Grey Seas Are Dreaming Of My Death: A William Hope Hodgson RPG by Derek Sotak with Kevin Ross and J.R.Hamantashen, 2020
I've previously mentioned (ranted on) the idea that if you're going to review a game, you really should play the game. I didn't run this one, but rather was a player in our regular Saturday Night group, and the adventure was run by Steve Winter. He ran an adventure from out of the booklet itself, so there will be spoilers.
William Hope Hodgson is not in the first DMG's Appendix N, but is the predecessor and influencer on a lot of them. Most of his work appeared in the first two decades of the 20th century, and Hodgson died in the fourth battle of Ypres in 1918. Yet he was very prolific, and wrote a lot of tales which would influence the later pulp writers. His Carnacki stories set the tone for the "Mystic Detective" character, and his "House on the Borderland" may have influenced the later D&D Module as well as being the inspiration for the pig-faced Orcs.
But the game concentrates on his Sargasso Sea stories. Hodgson spent many years at sea as a young man, and his maritime experience comes to the fore in his stories. The Sargasso Sea is a region north of the Caribbean where the currents and flora create a region filled with seaweed (sargassum). In the real world, the seaweed is dense but not impassible, but popular imagination (including Hodgson's influence) transformed it to a haunted region of ghost ships, ball lightning, and stranded vessels.
The game itself keeps the scope small - you are crewmen on a ship. - for our group we had a First Mate, Second Mate, Cook, and Carpenter, but there are other positions available, including Bosun, Cabin Boy, Jonah, and Fungal Human (OK, Steve didn't give that one as an option). Each position has a pregen sheet showing strengths, weaknesses, and a small bennie for that class. The GM acts in the role of Captain, which negates the arguments of who is in charge (mostly).
The core statistics are Brawn (strength), Nimbleness (dexterity), Perspicacity (wisdom/intelligence), Physique (constitution), Seaworthiness (all ship-based skills), Salt (hit points), Backbone (morale/sanity) and Mettle (luck). Statistics range between 8 and 14, with about 10 being the averages. Roll Statistic Checks in the game on a d20, rolling low for success, with a 1 being a critical success and a 20 being a critical miss.
And that is pretty much it. It is not that confusing, though the rule set might make it seem so through extensive use of ALL CAPS and BOLDFACE, for important words, such that the last line of the previous paragraph would read: Roll STATISTIC CHECKS in the game on a d20, rolling low for success, with a 1 being a CRITICAL SUCCESS and a 20 being a CRITICAL MISS. So the system seems tougher than it really is.

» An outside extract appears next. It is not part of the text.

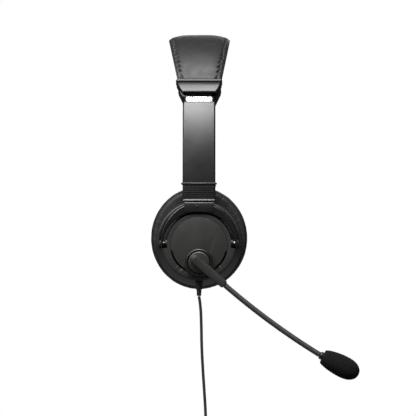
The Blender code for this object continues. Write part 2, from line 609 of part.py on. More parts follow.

This was a Kickstarter, but we had three copies among the five of us, so we could check rules easily. In addition, most of us are fans of the Master and Commander movie and the various maritime novelists such as Patrick O'Brien and C S Forester, so we were well-positioned in talking a good game (though somehow most of our characters were all named "Jim"). Our ship, the Malandra, was caught in a storm in the Caribbean, and when we fought our way clear, began encountering the remains of ships that were not so fortunate. We found some flotsam. We rescued a half-drowned seaman. We took an abandoned vessel under tow. We found a ship with chanting, mindless cultists on it. And it gets worse.
And that's a thing about Hodgson's stories - they tend to build up slowly to the inevitable final reveal. Something unearthly happens, then there is an attempt to resume normality, then something even more unearthly happens. That's the case here. Kevin Ross, the designer of the scenario, did an excellent job not only capturing the flavor of a Hodgson story, but the pacing as well.
In our case? We all died. TPK. And it was a fair cop. We had access to materials that could have made the situation more survivable, but failed to recognize them at the time. Our GM/Captain is more than willing to allow us to mess ourselves over, neither encouraging or discouraging our decisions (curse you, free will!). However, it made for the an excellent one-evening session, and I would recommend Grey Seas Are Dreaming Of My Death to any RPG group that thrives on Cthulhian horror (before it was Cthulhian).